The Texas interconnect is not federally regulated. There is also no such thing as a federal operator. There are three interconnects in the US, east, west and Texas. The other interconnects are not run by one central authority (let alone a federal agency). Each one has a mixture of authorities. The eastern interconnect, for instance, is run by several interstate operators (MISO, PJM and ISONE), intrastate orgs (NYISO), and vertically integrated utilities (Southern, Duke). Every one of these is a private enterprise. Each does have federal and state regulators. Ercot only has state regulators (funny enough, the Texas Railroad Commission is the Ercot regulator).
ERCOT actually falls under Public Utility Commission.
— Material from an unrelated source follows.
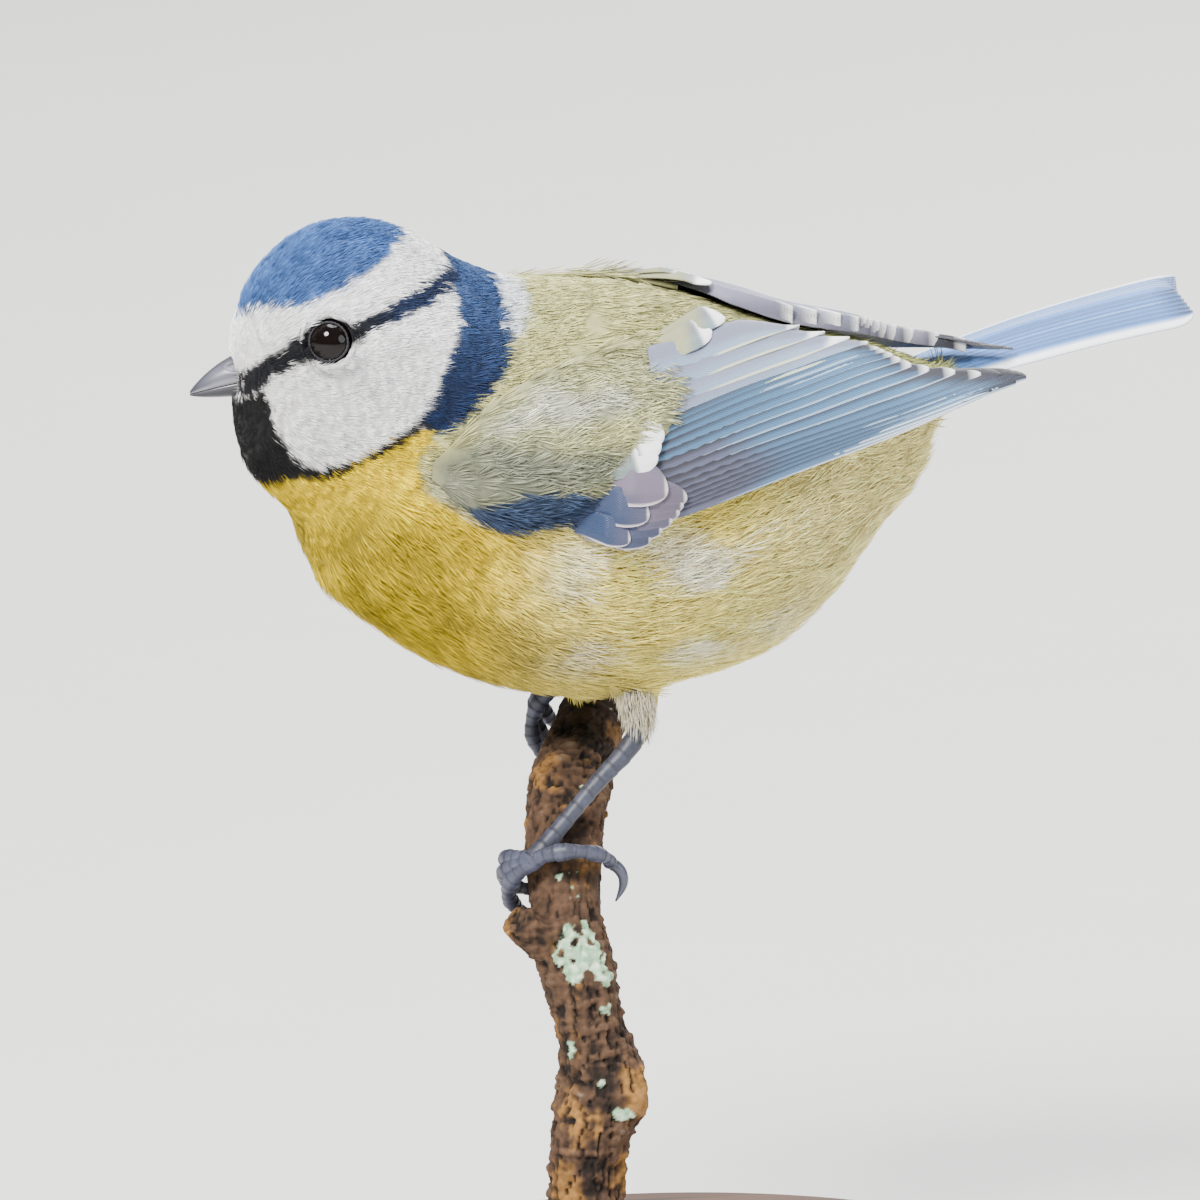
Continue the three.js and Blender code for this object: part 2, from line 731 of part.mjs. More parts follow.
addNode("tail", tail().subtract(torsoRoom), LOOKS.tailBlue);

// Legs
const FEET = {
  left: { at: 0.545, tarsus: [vec(-8.3, -9.2, 69.4), vec(-13.9, -10.8, 63.4), vec(-19.6, -10, 57.9)] },
  right: { at: 0.865, tarsus: [vec(-8.4, 8.6, 73.6), vec(-10.6, 8.4, 72.6), vec(-12.9, 8.2, 71.2)] },
};
const TOES = [
  { key: "front_inner", turn: -118, claw: -44, spread: 3.4, bulge: 0.5 },
  { key: "front_middle", turn: -128, claw: -44, spread: 0.2, bulge: 0.8 },
  { key: "front_outer", turn: -112, claw: -44, spread: -3.2, bulge: 0.5 },
  { key: "hind", turn: 92, claw: 50, spread: 0.4, bulge: 1.3 },
];

function footFrame(at) {
  const centre = perchCurve.getPointAt(at);
  const axis = perchCurve.getTangentAt(at);
  const up = vec(-0.35, 0, 1);
  up.addScaledVector(axis, -up.dot(axis)).normalize();
  const back = vec().crossVectors(axis, up).normalize();
  if (back.x < 0) back.negate();
  return { centre, axis, up, back };
}

function aroundPerch(frame, degrees, radius, shift) {
  const turn = THREE.MathUtils.degToRad(degrees);
  return frame.centre
    .clone()
    .addScaledVector(frame.up, Math.cos(turn) * radius)
    .addScaledVector(frame.back, Math.sin(turn) * radius)
    .addScaledVector(frame.axis, shift);
}

const feetRoom = [];
for (const [name, foot] of Object.entries(FEET)) {
  const frame = footFrame(foot.at);
  const holdAt = (shift) => along(PERCH_SWELL, foot.at + shift / perchLength) + GAP + 1.05;
  const hold = holdAt(0);
  const pieces = [];
  for (const toe of TOES) {
    const points = [];
    for (let i = 0; i <= 5; i++) {
      const u = i / 5;
      const shift = toe.spread * u ** 0.8;
      const radius = holdAt(shift) + toe.bulge * Math.sin(Math.PI * u) + 0.35 * (1 - u);
      points.push(aroundPerch(frame, lerp(-6, toe.turn, u), radius, shift));
    }
    const knuckles = (u) => lerp(0.95, 0.72, u) + 0.1 * Math.cos(2 * Math.PI * 3 * u);
    pieces.push(solid(bar(points, knuckles, 6, 7)));
    feetRoom.push(solid(bar(points, (u) => 1.5, 6, 5)));
    const clawPoints = [];
    for (let i = 0; i <= 3; i++) {
      const u = i / 3;
      const start = toe.turn + Math.sign(toe.claw) * 5;
      const shift = toe.spread * (1 + 0.15 * u);
      const radius = holdAt(shift) + 0.1 + 0.5 * Math.sin(Math.PI * u);
      clawPoints.push(aroundPerch(frame, start + toe.claw * u, radius, shift));
    }
    addNode(
      "claw_" + name + "_" + toe.key,
      solid(bar(clawPoints, [0.62, 0.55, 0.4, 0.14], 6, 6)),
      LOOKS.claw,
    );
  }
  const ankle = aroundPerch(frame, -4, hold + 0.5, 0);
  const shank = [...foot.tarsus.slice(0, -1), ankle];
  pieces.push(solid(bar(shank, [1.15, 0.9, 0.85, 1.2], 8, 8)));
  let body = join(pieces);
  addNode("foot_" + name, body.subtract(torsoRoom), LOOKS.leg);
  feetRoom.push(solid(bar(shank, (u) => 1.7, 6, 4)));
}

// Feathered thighs hang under the belly and narrow down to the shanks.
const THIGH = {
  at: { left: [-7.9, -6.7, 71.4], right: [-5.4, 9.4, 75.0] },
  half: [3.7, 3.0, 4.6],
  profile: [[0, -1], [0.34, -0.93], [0.62, -0.6], [0.88, -0.15], [1, 0.35], [0.75, 0.8], [0, 1]],
};
const thighForm = new THREE.LatheGeometry(THIGH.profile.map(([r, h]) => new THREE.Vector2(r, h)), 12);
thighForm.rotateX(Math.PI / 2);
for (const [name, at] of Object.entries(THIGH.at)) {
  const swell = place(thighForm, vec(...at), undefined, vec(...THIGH.half));
  let body = solid(outward(mergeVertices(swell.deleteAttribute("normal").deleteAttribute("uv"))));
  body = body.subtract(torsoRoom).subtract(perchRoom);
  for (const room of feetRoom) body = body.subtract(room);
  addNode("thigh_" + name, body, LOOKS.bodyYellow);
}

for (const room of feetRoom) torso = torso.subtract(room);
addNode("torso", torso, LOOKS.bodyYellow);

addNode("perch", perch, LOOKS.bark);

// Display stand
const base = new THREE.Mesh(new THREE.CylinderGeometry(STAND.radius, STAND.radius, STAND.thick, 56), LOOKS.stand);
base.name = "stand_base";
base.rotation.x = Math.PI / 2;
base.position.z = STAND.thick / 2;
part.add(base);

const rodLength = STAND.rodTop - STAND.thick - GAP;
const rod = new THREE.Mesh(
  new THREE.CylinderGeometry(STAND.rodRadius, STAND.rodRadius, rodLength, 24),
  LOOKS.stand,
);
rod.name = "stand_rod";
rod.rotation.x = Math.PI / 2;
rod.position.set(STAND.rodAt[0], STAND.rodAt[1], STAND.thick + GAP + rodLength / 2);
part.add(rod);

export default part;
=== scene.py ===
# Blue tit on a cut length of branch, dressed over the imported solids. Metres, +Z up.
import math
import bpy
import numpy as np
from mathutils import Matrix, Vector
from mathutils.bvhtree import BVHTree


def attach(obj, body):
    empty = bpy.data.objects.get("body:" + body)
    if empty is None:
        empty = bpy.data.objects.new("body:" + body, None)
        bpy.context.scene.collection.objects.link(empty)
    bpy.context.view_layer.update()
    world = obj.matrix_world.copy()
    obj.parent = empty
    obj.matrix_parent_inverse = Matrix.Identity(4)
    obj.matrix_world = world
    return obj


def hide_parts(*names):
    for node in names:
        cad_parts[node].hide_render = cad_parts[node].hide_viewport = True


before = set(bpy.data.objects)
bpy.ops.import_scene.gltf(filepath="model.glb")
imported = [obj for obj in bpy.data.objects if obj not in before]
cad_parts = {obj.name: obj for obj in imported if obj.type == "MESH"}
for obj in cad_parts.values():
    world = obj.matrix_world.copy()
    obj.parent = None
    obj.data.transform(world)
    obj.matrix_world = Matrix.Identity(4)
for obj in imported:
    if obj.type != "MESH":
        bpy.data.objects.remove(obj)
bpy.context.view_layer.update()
print("frame loaded")

mm = 0.001
rng = np.random.default_rng(41)


# Camera
cameraSet = {
    "turn": -10.0, "rise": 12.0,  # degrees round from the bird's left side, and up
    "target": (-0.011, 0.0, 0.082), "away": 3.0, "lens": 830.8, "sensor": 36.0, "clip": (0.05, 50.0),
    "width": 130.0, "pixels": 1200, "rayStart": 200,  # mm across the picture at the target, pixels, mm
}
camTurn = math.radians(cameraSet["turn"])
camRise = math.radians(cameraSet["rise"])
camFlat = math.cos(camRise)
toCamera = np.array([math.sin(camTurn) * camFlat, -math.cos(camTurn) * camFlat, math.sin(camRise)])
camRight = np.array([math.cos(camTurn), math.sin(camTurn), 0.0])
camUp = np.cross(toCamera, camRight)


def makeCamera():
    cam = bpy.data.cameras.new("photoCamera")
    cam.lens = cameraSet["lens"]
    cam.sensor_width = cameraSet["sensor"]
    cam.clip_start, cam.clip_end = cameraSet["clip"]
    obj = bpy.data.objects.new("photoCamera", cam)
    bpy.context.scene.collection.objects.link(obj)
    back = Vector(toCamera)
    obj.location = Vector(cameraSet["target"]) + back * cameraSet["away"]
    obj.rotation_mode = "QUATERNION"
    obj.rotation_quaternion = (-back).to_track_quat("-Z", "Y")
    bpy.context.scene.camera = obj


def photoRay(px, py):  # the line of sight through a pixel of the picture, in mm
    scale = cameraSet["width"] / cameraSet["pixels"]
    middle = cameraSet["pixels"] / 2
    start = np.array(cameraSet["target"]) * 1000
    start = start + camRight * (px - middle) * scale + camUp * (middle - py) * scale
    return start + toCamera * cameraSet["rayStart"], -toCamera


# Small helpers
def clearSelection():
    if bpy.context.object and bpy.context.object.mode != "OBJECT":
        bpy.ops.object.mode_set(mode="OBJECT")
    bpy.ops.object.select_all(action="DESELECT")


def pick(obj):
    clearSelection()
    obj.select_set(True)
    bpy.context.view_layer.objects.active = obj


def applyModifier(obj, kind, **settings):
    pick(obj)
    mod = obj.modifiers.new(kind.lower(), kind)
    for key, value in settings.items():
        setattr(mod, key, value)
    bpy.ops.object.modifier_apply(modifier=mod.name)


def joinObjects(name, parts):
    clearSelection()
    for part in parts:
        part.select_set(True)
    bpy.context.view_layer.objects.active = parts[0]
    if len(parts) > 1:
        bpy.ops.object.join()
    made = bpy.context.view_layer.objects.active
    made.name = name
    made.data.name = name
    return made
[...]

Natural Gas actually falls under the Railroad Commission which was one the issues during Uri, ERCOT had no authority to get natural gas flowing to power plants.

One of the issues, not the issue.

Thanks for the correction.

FWIW, none of the ISOs I mentioned have the ability to order natural gas to flow either. What they do have, and Texas does not, is a contract with the generators that requires the generators to offer their supply to the market regardless of the price of gas (and associated risks). This doesn’t help if gas isn’t available but generators are not allowed to say ‘buying gas was too expensive or risky or we went home for the evening’. In exchange for signing this contract, the generators receive constant and regular payments during the year for their ‘capacity’, i.e., to be ready and willing to run when called. These payments are significant. This doesn’t always work but it is a notable difference.

Nor frankly could we have meaningfully imported Power, our shortfall was greater then the entire generation capacity of California.
TX is not a federal operator, correct? And what is the problem with drifting a bit? I know back in the day lots of peoples' clocks used it as a time reference, but that can't be very true today.
It means the power plants are over capacity is all.